**What the task asks:**
Print exactly those lines that run from the beginning of the data to the line bearing "return DISH_DEPTH *", inclusive.

**Information supplied:**
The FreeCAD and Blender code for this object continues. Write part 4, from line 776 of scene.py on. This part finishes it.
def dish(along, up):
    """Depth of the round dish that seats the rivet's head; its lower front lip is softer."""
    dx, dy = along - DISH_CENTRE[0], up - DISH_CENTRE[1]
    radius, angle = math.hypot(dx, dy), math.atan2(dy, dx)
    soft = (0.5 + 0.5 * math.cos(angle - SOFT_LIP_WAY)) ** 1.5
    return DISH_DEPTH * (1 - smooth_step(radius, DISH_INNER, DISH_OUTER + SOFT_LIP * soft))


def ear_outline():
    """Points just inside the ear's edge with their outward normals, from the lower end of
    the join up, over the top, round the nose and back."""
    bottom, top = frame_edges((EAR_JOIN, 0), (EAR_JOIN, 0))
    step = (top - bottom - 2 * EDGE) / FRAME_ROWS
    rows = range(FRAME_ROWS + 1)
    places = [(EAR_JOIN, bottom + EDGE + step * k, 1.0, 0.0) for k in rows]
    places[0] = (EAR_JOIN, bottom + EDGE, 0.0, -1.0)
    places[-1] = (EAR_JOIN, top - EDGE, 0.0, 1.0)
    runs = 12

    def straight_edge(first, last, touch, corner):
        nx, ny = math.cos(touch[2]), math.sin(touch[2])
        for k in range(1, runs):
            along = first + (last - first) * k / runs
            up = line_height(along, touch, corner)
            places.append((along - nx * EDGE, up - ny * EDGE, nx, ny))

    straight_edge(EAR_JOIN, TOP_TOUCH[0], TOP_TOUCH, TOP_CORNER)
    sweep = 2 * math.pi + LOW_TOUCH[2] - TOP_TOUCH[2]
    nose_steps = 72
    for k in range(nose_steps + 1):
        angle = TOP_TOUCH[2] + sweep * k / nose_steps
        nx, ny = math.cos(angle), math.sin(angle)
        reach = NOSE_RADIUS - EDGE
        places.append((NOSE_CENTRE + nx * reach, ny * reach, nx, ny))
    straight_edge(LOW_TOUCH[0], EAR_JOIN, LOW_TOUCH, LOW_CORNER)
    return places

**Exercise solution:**
The FreeCAD and Blender code for this object continues. Write part 4, from line 776 of scene.py on. This part finishes it.
def dish(along, up):
    """Depth of the round dish that seats the rivet's head; its lower front lip is softer."""
    dx, dy = along - DISH_CENTRE[0], up - DISH_CENTRE[1]
    radius, angle = math.hypot(dx, dy), math.atan2(dy, dx)
    soft = (0.5 + 0.5 * math.cos(angle - SOFT_LIP_WAY)) ** 1.5
    return DISH_DEPTH * (1 - smooth_step(radius, DISH_INNER, DISH_OUTER + SOFT_LIP * soft))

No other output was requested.